• **TASK DIRECTIONS**
Below is a listing; copy all of it exactly.

━━━ COLLECTED DATA

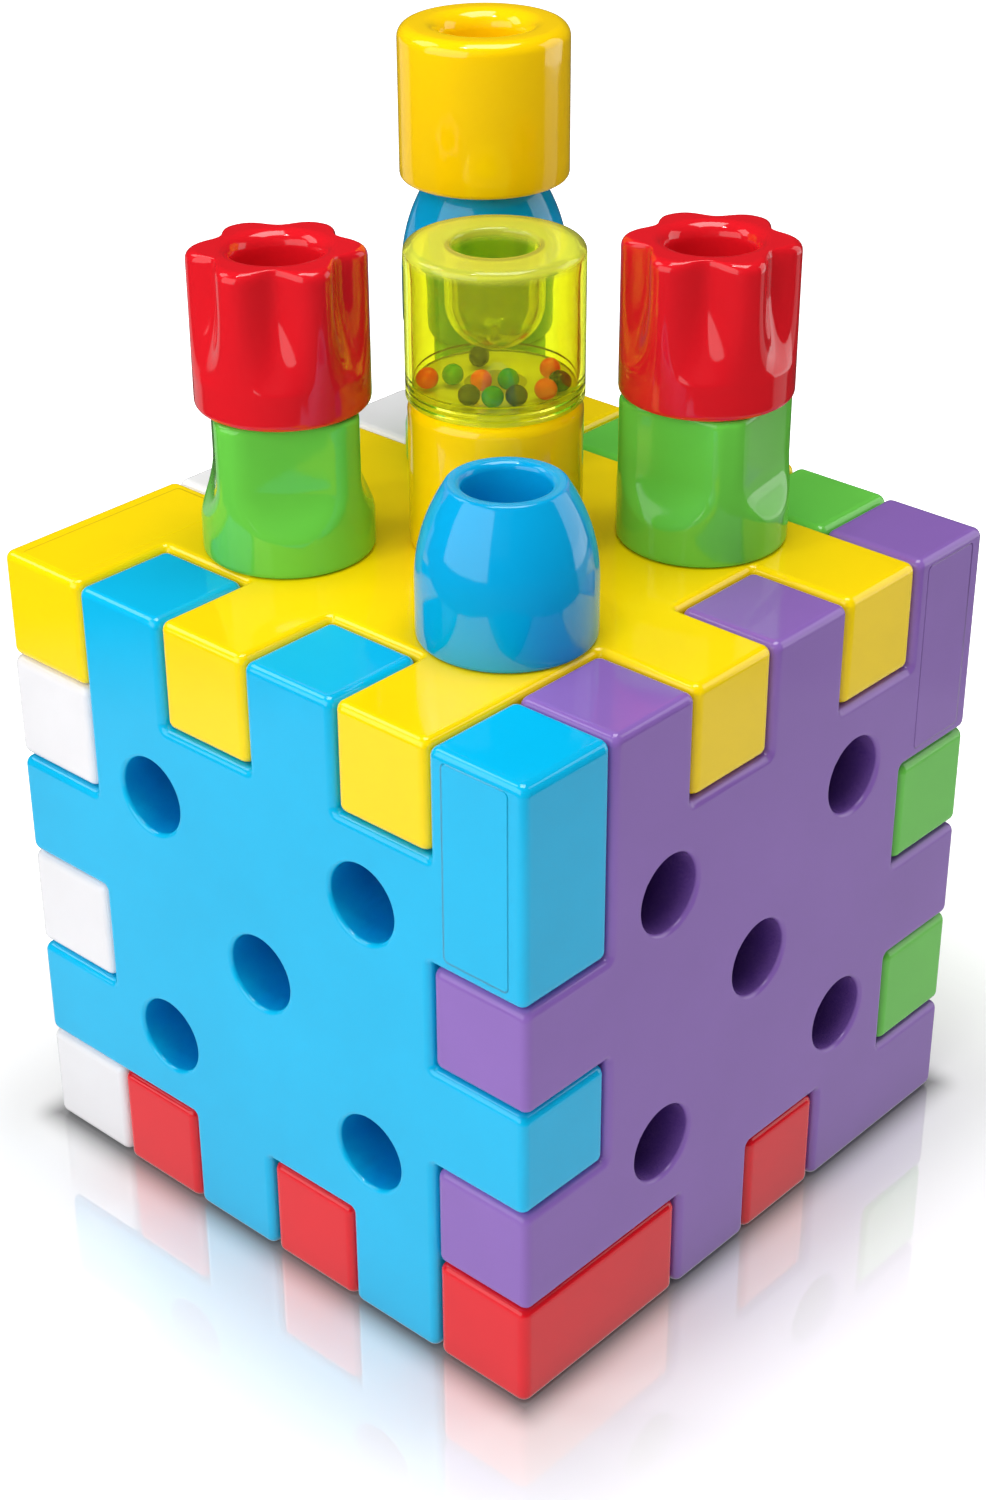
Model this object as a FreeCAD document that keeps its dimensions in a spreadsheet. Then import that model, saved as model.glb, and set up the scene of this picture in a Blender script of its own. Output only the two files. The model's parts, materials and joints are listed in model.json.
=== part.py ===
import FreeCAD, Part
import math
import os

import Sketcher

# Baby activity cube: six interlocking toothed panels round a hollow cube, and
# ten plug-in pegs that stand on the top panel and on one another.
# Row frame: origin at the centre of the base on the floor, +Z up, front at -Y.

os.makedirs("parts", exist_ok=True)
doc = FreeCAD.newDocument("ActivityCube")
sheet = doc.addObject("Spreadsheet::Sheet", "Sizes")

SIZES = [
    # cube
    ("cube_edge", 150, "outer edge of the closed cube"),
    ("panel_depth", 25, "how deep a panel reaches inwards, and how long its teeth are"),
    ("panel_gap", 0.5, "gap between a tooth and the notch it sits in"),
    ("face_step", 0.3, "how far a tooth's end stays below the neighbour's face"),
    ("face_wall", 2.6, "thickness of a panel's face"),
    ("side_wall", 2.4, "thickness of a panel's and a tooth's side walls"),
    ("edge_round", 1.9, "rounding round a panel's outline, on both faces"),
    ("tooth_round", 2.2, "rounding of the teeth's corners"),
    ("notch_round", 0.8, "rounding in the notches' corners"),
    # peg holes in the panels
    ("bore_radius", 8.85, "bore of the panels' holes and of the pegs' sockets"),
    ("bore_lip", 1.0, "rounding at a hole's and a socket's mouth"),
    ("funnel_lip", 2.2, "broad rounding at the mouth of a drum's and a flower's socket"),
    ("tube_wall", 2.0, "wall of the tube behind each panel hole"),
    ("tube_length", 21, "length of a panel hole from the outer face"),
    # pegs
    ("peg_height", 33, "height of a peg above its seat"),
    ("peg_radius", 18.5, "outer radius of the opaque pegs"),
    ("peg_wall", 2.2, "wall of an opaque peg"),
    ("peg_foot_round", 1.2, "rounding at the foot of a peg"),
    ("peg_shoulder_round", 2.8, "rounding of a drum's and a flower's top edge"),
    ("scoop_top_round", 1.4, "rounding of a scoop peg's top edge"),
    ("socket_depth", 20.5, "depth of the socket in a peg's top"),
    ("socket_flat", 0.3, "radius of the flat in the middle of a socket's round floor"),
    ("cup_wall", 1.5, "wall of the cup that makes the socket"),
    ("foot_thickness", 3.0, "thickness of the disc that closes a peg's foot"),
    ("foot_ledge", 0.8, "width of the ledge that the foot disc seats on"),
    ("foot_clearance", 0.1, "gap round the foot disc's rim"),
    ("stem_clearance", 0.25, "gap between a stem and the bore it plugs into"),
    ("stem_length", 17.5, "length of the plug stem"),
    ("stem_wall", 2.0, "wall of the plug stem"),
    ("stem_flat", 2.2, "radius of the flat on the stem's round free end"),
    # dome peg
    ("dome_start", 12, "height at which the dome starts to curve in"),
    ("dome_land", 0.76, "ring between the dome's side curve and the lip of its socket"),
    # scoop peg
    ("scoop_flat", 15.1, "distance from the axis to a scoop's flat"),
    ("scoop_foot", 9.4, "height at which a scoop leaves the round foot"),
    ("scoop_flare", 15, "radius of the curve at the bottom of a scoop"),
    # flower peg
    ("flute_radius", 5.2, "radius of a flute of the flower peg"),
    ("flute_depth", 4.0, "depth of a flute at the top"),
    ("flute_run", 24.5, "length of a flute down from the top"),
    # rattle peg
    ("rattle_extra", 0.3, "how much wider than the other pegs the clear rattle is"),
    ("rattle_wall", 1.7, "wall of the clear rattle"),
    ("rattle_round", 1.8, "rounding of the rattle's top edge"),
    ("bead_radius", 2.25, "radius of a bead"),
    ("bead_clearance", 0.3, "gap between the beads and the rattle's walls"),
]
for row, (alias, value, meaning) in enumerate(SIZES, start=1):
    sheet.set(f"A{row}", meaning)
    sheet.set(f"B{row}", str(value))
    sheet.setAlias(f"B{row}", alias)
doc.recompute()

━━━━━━

• **WRITTEN SOLUTION**
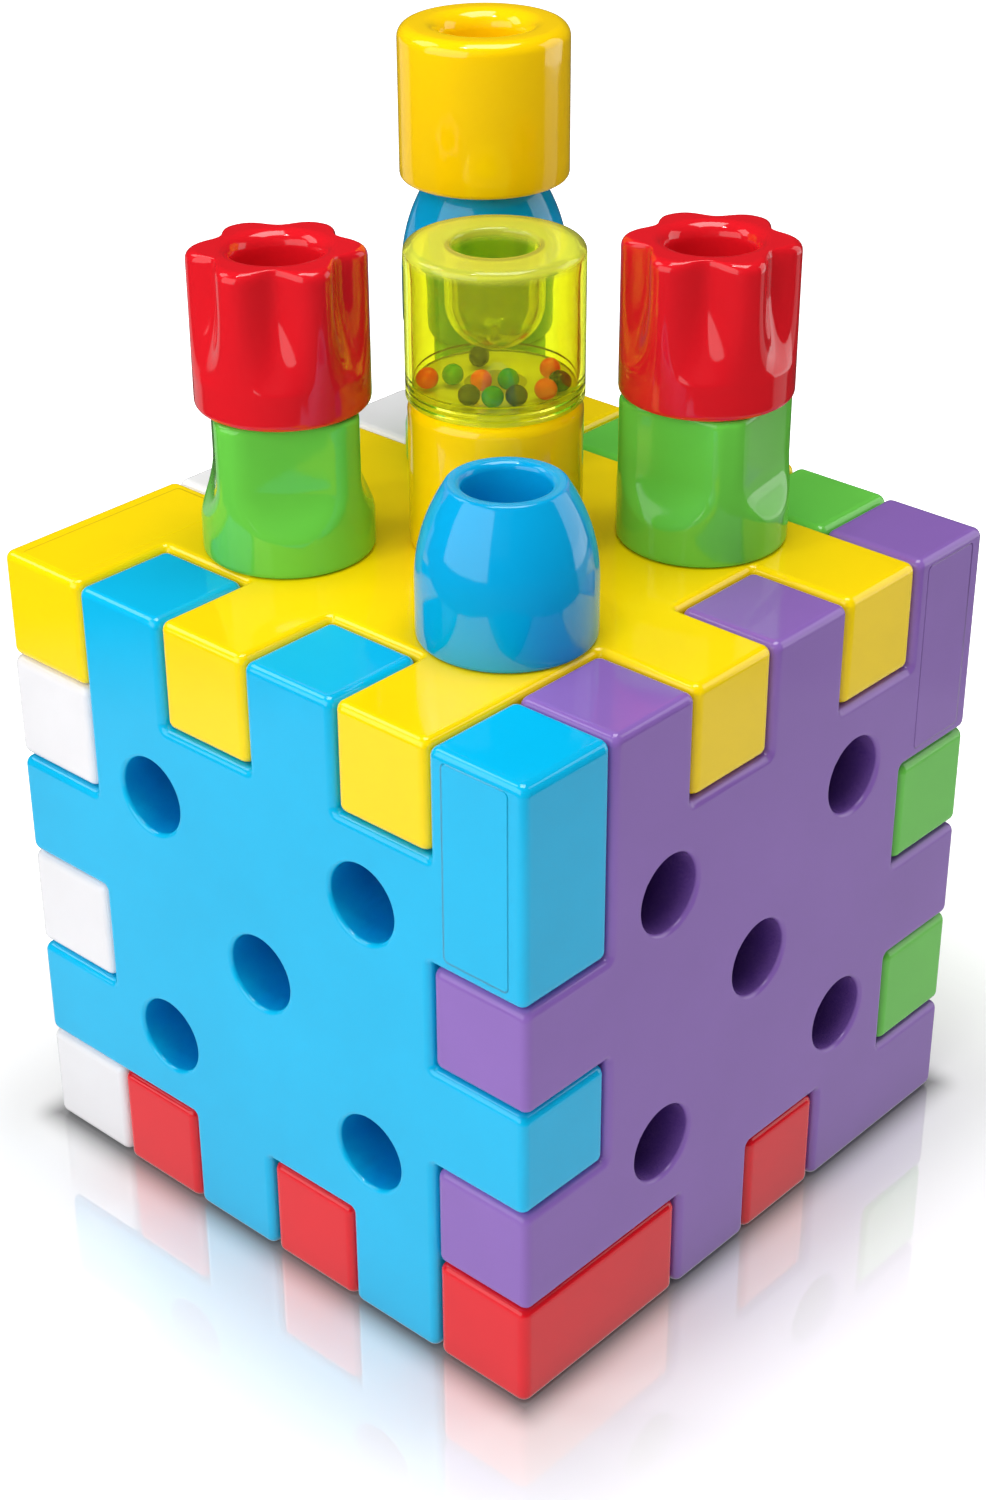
Model this object as a FreeCAD document that keeps its dimensions in a spreadsheet. Then import that model, saved as model.glb, and set up the scene of this picture in a Blender script of its own. Output only the two files. The model's parts, materials and joints are listed in model.json.
=== part.py ===
import FreeCAD, Part
import math
import os

import Sketcher

# Baby activity cube: six interlocking toothed panels round a hollow cube, and
# ten plug-in pegs that stand on the top panel and on one another.
# Row frame: origin at the centre of the base on the floor, +Z up, front at -Y.

os.makedirs("parts", exist_ok=True)
doc = FreeCAD.newDocument("ActivityCube")
sheet = doc.addObject("Spreadsheet::Sheet", "Sizes")

SIZES = [
    # cube
    ("cube_edge", 150, "outer edge of the closed cube"),
    ("panel_depth", 25, "how deep a panel reaches inwards, and how long its teeth are"),
    ("panel_gap", 0.5, "gap between a tooth and the notch it sits in"),
    ("face_step", 0.3, "how far a tooth's end stays below the neighbour's face"),
    ("face_wall", 2.6, "thickness of a panel's face"),
    ("side_wall", 2.4, "thickness of a panel's and a tooth's side walls"),
    ("edge_round", 1.9, "rounding round a panel's outline, on both faces"),
    ("tooth_round", 2.2, "rounding of the teeth's corners"),
    ("notch_round", 0.8, "rounding in the notches' corners"),
    # peg holes in the panels
    ("bore_radius", 8.85, "bore of the panels' holes and of the pegs' sockets"),
    ("bore_lip", 1.0, "rounding at a hole's and a socket's mouth"),
    ("funnel_lip", 2.2, "broad rounding at the mouth of a drum's and a flower's socket"),
    ("tube_wall", 2.0, "wall of the tube behind each panel hole"),
    ("tube_length", 21, "length of a panel hole from the outer face"),
    # pegs
    ("peg_height", 33, "height of a peg above its seat"),
    ("peg_radius", 18.5, "outer radius of the opaque pegs"),
    ("peg_wall", 2.2, "wall of an opaque peg"),
    ("peg_foot_round", 1.2, "rounding at the foot of a peg"),
    ("peg_shoulder_round", 2.8, "rounding of a drum's and a flower's top edge"),
    ("scoop_top_round", 1.4, "rounding of a scoop peg's top edge"),
    ("socket_depth", 20.5, "depth of the socket in a peg's top"),
    ("socket_flat", 0.3, "radius of the flat in the middle of a socket's round floor"),
    ("cup_wall", 1.5, "wall of the cup that makes the socket"),
    ("foot_thickness", 3.0, "thickness of the disc that closes a peg's foot"),
    ("foot_ledge", 0.8, "width of the ledge that the foot disc seats on"),
    ("foot_clearance", 0.1, "gap round the foot disc's rim"),
    ("stem_clearance", 0.25, "gap between a stem and the bore it plugs into"),
    ("stem_length", 17.5, "length of the plug stem"),
    ("stem_wall", 2.0, "wall of the plug stem"),
    ("stem_flat", 2.2, "radius of the flat on the stem's round free end"),
    # dome peg
    ("dome_start", 12, "height at which the dome starts to curve in"),
    ("dome_land", 0.76, "ring between the dome's side curve and the lip of its socket"),
    # scoop peg
    ("scoop_flat", 15.1, "distance from the axis to a scoop's flat"),
    ("scoop_foot", 9.4, "height at which a scoop leaves the round foot"),
    ("scoop_flare", 15, "radius of the curve at the bottom of a scoop"),
    # flower peg
    ("flute_radius", 5.2, "radius of a flute of the flower peg"),
    ("flute_depth", 4.0, "depth of a flute at the top"),
    ("flute_run", 24.5, "length of a flute down from the top"),
    # rattle peg
    ("rattle_extra", 0.3, "how much wider than the other pegs the clear rattle is"),
    ("rattle_wall", 1.7, "wall of the clear rattle"),
    ("rattle_round", 1.8, "rounding of the rattle's top edge"),
    ("bead_radius", 2.25, "radius of a bead"),
    ("bead_clearance", 0.3, "gap between the beads and the rattle's walls"),
]
for row, (alias, value, meaning) in enumerate(SIZES, start=1):
    sheet.set(f"A{row}", meaning)
    sheet.set(f"B{row}", str(value))
    sheet.setAlias(f"B{row}", alias)
doc.recompute()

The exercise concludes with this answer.